Chronicle alum, Dane DaHaan, returns to New York to help with his lineage as the son to Norman Osborn, Harry. At every turn forces are working against him, whether physical or external, a deranged sensation flows freely as you can see his time away from home has damaged him. DeHaan sheds new light on the character not seen since the Spider-Man cartoons and comics.
Colm Feore and Felicity Jones enter the Spider-Man universe. Feore (Thor) plays Donald Menken, a major employee of Oscorp embroiled into deeper projects between Harry and Norman. Jones plays Norman and Harry’s assistant, Felicia. Not sure if the name is merely a nod to more or coincidence. B.J. Novak (The Office) shows up in a minor role as Alistair Smythe. This role will most certainly play bigger into the future of the series.
At the root of all of the issues is Peter Parker. Garfield remains the witty now post high school graduate ready to stop crime. In this outing compared to the first film, Garfield (and/or writers) seems to found a happy medium of wit to emotion. Everything surely cannot be happy go lucky for the web slinging hero and certainly is not in this film. Spider-Man gets knocked around, but it is his alter ego that takes more of the punishment. From his mother-son relationship with Aunt May to his loving passion for Gwen, he is tested by himself and his shocking villains.
The relationships Peter encounter with Gwen and Aunt May are intriguing and well executed. The distance between Peter and Harry I strained, due to roughly ten years since they last seen one another, works well for the story. Only question is how did they truly become friends aside from their fathers being partners? It feels like a rather odd relationship to begin with Harry ‘slumming’ it, though the friendship has been there no matter what.
The Amazing Spider-Man 2 excels and defuses at the root of the villains. Many believed that three villains were too many and revisited Spider-Man 3 as prime example. Yes, Spider-Man 3 had its flaws, but this is no such film. Three villains may be in the film, though two only take center stage. Rhino (Giamatti) plays a minor role truly only to set up future appearances.
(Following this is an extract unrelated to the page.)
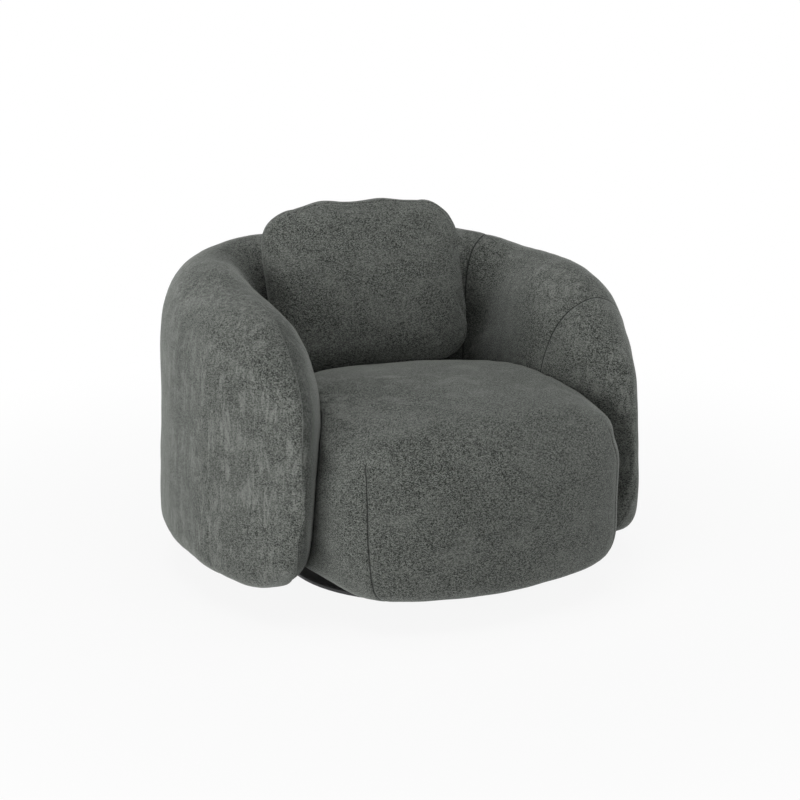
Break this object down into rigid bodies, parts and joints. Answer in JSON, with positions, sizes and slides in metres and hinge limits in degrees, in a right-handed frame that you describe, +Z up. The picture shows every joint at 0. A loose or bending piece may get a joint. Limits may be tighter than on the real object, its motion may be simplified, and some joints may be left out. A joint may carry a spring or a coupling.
{
  "type": "swivel chair",
  "caption": "Swivel tub chair: upholstered wrap-around back and arms, bulging seat, loose back cushion, low round base with a ball-bearing swivel.",
  "frame": {"origin": "on the floor, on the swivel's axis, under the middle of the chair's bounding box", "axes": "+X to the sitter's left, -Y the way the chair faces, +Z up along the swivel's axis"},
  "size_m": [1.1028, 0.9798, 0.8108],
  "materials": {
    "base_steel": "black powder coat",
    "glide_felt": "felt",
    "bearing_steel": "zinc plated",
    "ball_steel": "polished",
    "cage_nylon": "moulded",
    "fastener_steel": "zinc plated",
    "plate_steel": "black powder coat",
    "plywood": "raw plywood",
    "lining": "thin non-woven lining",
    "timber": "sawn timber",
    "spring_steel": "spring wire",
    "upholstery": "short mottled pile, grey-green"
  },
  "bodies": {
    "base": {"base_plate": "base_steel", "glide_1": "glide_felt", "glide_2": "glide_felt", "glide_3": "glide_felt", "glide_4": "glide_felt", "glide_5": "glide_felt", "glide_6": "glide_felt", "bearing_lower_ring": "bearing_steel", "pivot_bolt": "fastener_steel", "pivot_washer": "fastener_steel", "pivot_nut": "fastener_steel"},
    "ball_ring": {"ball_cage": "cage_nylon", "ball_1": "ball_steel", "ball_2": "ball_steel", "ball_3": "ball_steel", "ball_4": "ball_steel", "ball_5": "ball_steel", "ball_6": "ball_steel", "ball_7": "ball_steel", "ball_8": "ball_steel"},
    "seat": {"bearing_upper_ring": "bearing_steel", "swivel_bolt_1": "fastener_steel", "swivel_bolt_2": "fastener_steel", "swivel_bolt_3": "fastener_steel", "swivel_bolt_4": "fastener_steel", "swivel_plate": "plate_steel", "swivel_board": "plywood", "bottom_board": "plywood", "dust_cover": "lining", "front_rail": "timber", "rear_rail": "timber", "left_rail": "timber", "right_rail": "timber", "back_top_rail": "timber", "left_arm_rail": "timber", "right_arm_rail": "timber", "left_arm_post": "timber", "right_arm_post": "timber", "left_corner_post": "timber", "right_corner_post": "timber", "left_back_post": "timber", "right_back_post": "timber", "seat_spring_1": "spring_steel", "seat_spring_2": "spring_steel", "seat_spring_3": "spring_steel", "seat_spring_4": "spring_steel", "seat_spring_5": "spring_steel", "left_arm": "upholstery", "left_corner": "upholstery", "wall_back": "upholstery", "right_corner": "upholstery", "right_arm": "upholstery", "seat_cushion": "upholstery", "seat_front_pad": "upholstery", "seat_left_pad": "upholstery", "seat_right_pad": "upholstery"},
    "back_cushion": {"back_cushion": "upholstery"}
  },
  "joints": [
    {"name": "swivel", "type": "hinge", "parent": "base", "child": "seat", "pos_m": [0, 0, 0.0225], "axis": [0, 0, 1], "continuous": true},
    {"name": "ball_ring_turn", "type": "hinge", "parent": "base", "child": "ball_ring", "pos_m": [0, 0, 0.0225], "axis": [0, 0, 1], "continuous": true},
    {"name": "back_cushion_lift", "type": "slide", "parent": "seat", "child": "back_cushion", "axis": [0, -0.6, 0.8], "range_m": [0, 0.35]}
  ],
  "couplings": [
    {"joint": "ball_ring_turn", "follows": "swivel", "ratio": 0.5}
  ]
}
Electro and Green Goblin are the two villains who pose the threats to not only Spider-Man and Peter Parker, but New York City. What could have been better executed is allowing Electro to flourish more as the main villain rather than become a minion for Goblin. Plus each villain needed a bit more screen time to reach full potential, which neither did.
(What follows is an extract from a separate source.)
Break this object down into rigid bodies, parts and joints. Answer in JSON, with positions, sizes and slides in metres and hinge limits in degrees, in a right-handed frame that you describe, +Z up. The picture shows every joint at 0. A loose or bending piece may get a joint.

The other bright spot is the film’s score. Hans Zimmer (Inception) brings a crew, The Magnificent Six, to help master the ambiance. The musical genius that Hans is used Pharrell Williams to vocalize several tracks while making the score electric. Max Dillon’s theme is spot on and creates the perfectly awkward tones. Hans then proceeds to raises the stakes by scorching Dillon’s clarinet theme with synthesizers, guitar, and a dubstep mask to produce a charged villainous rage. The score fits the themes and styles quite well while the overall Spider-Man theme is a bit underwhelming. Though surprising the hero theme may not live up to The Dark Knight’s thunderous bang, it does capture the whimsical overall tone of Spider-Man.
The Amazing Spider-Man 2 is surprising entertaining and nearly wipes away the mess of the first installment showcased. Definitely see the sequel!
The Amazing Spider-Man garners 4 out of 5!